'Power' Showrunner on TV's Diversity Casting: "Latino" Does Not Equal "Mexican"

                                                                                                             Illustration by: Jacqui Oakley

When I first arrived in Los Angeles from New York in 2004 to try to break into television, I couldn't believe how segregated it was — how many neighborhoods were nearly all-white or all-black or -Asian or -Latino. People drove and still drive around in the compact bubbles of their cars, rarely interacting with strangers. New York definitely has ethnic neighborhoods, but on the way to work everyone is crowded on top of one another: wealthy Wall Street guys, sanitation workers, college kids and socialite ladies who lunch. That forced mixture lends New York a level of awareness about different cultures that you can't find anywhere else.

When we started on Power, I was committed to respecting the differences among Spanish dialects: Dominican, Nuyorican, Mexican, etc. I wanted the language our characters spoke to be as specific as possible, to reflect New York as it is. In L.A., Latinos and Asians often get lumped together, with actors often cast without regard for specificity. Latinos often are thought of as "Mexican" in L.A., and many people fail to notice if a Colombian guy plays a Mexican drug dealer with a Colombian accent. Would you cast an Irish actor as an Australian and not have him change his accent? Then quit doing that in Spanish.

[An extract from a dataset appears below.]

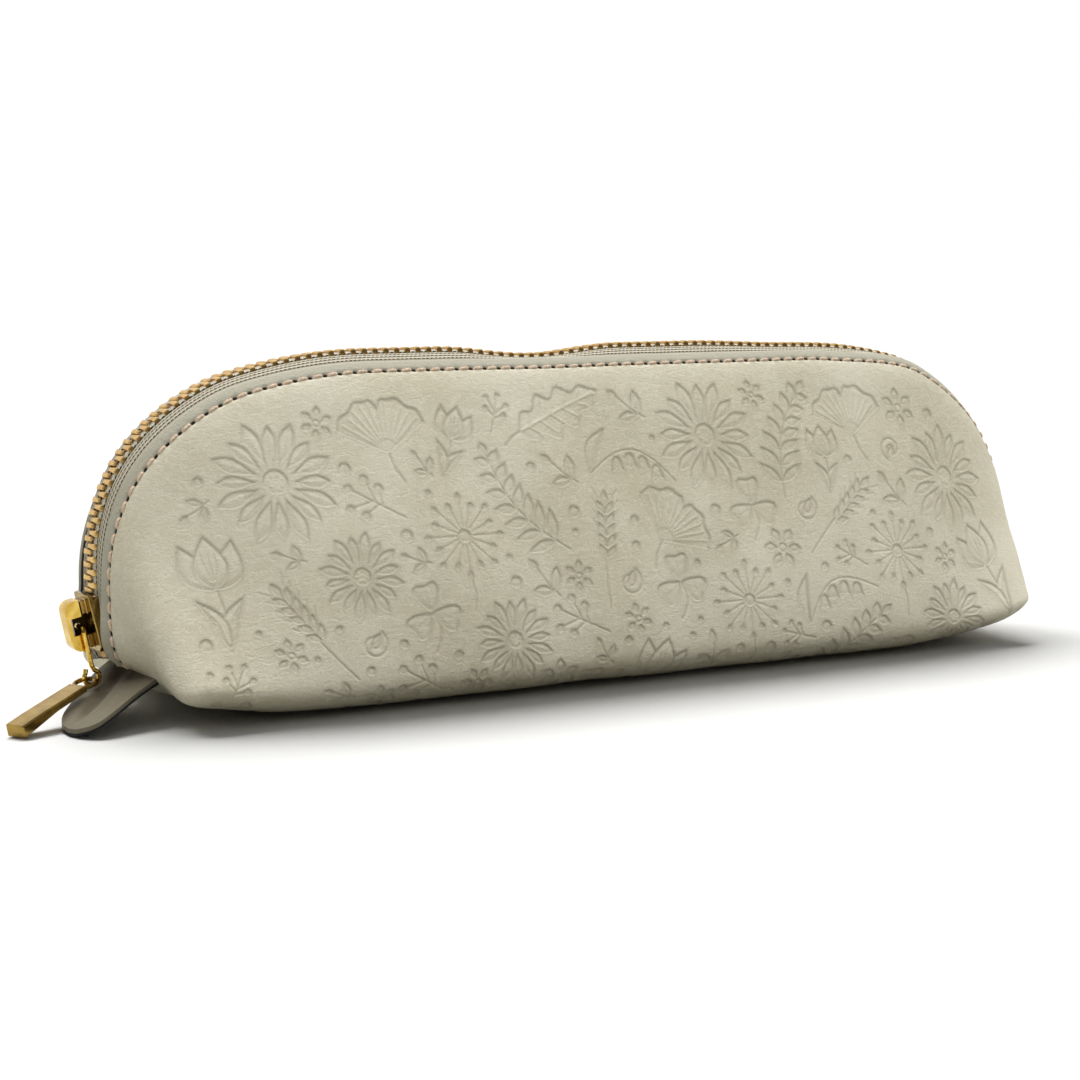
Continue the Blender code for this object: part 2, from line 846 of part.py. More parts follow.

I have had some infuriating conversations lately with executives who say they want to recruit a "diverse" audience with their programming, but what they mean is "black people." I am tired of people using "diverse" to mean "of color." That's not what that word means. "Diversity" means people of all different races, all together — like a New York City subway.

I do think the climate is improving in TV made in L.A. Execs are realizing that "mainstream" audiences no longer are turned off by seeing people of color. But Power + Empire + Shonda Rhimes + Black-ish is progress, not parity — we still have a long way to go.

Happily, younger viewers don't care at all; they just want a good story. Which is what we all should want: a good story. The Shawshank Redemption isn't a movie about a black guy and a white guy who become friends — it's a movie about freedom. At the end, the cathartic experience of seeing our own emotions reflected back to us, that's the purpose of storytelling. The closer we can get to the realism of our diverse world, the more those stories resonate — on either coast.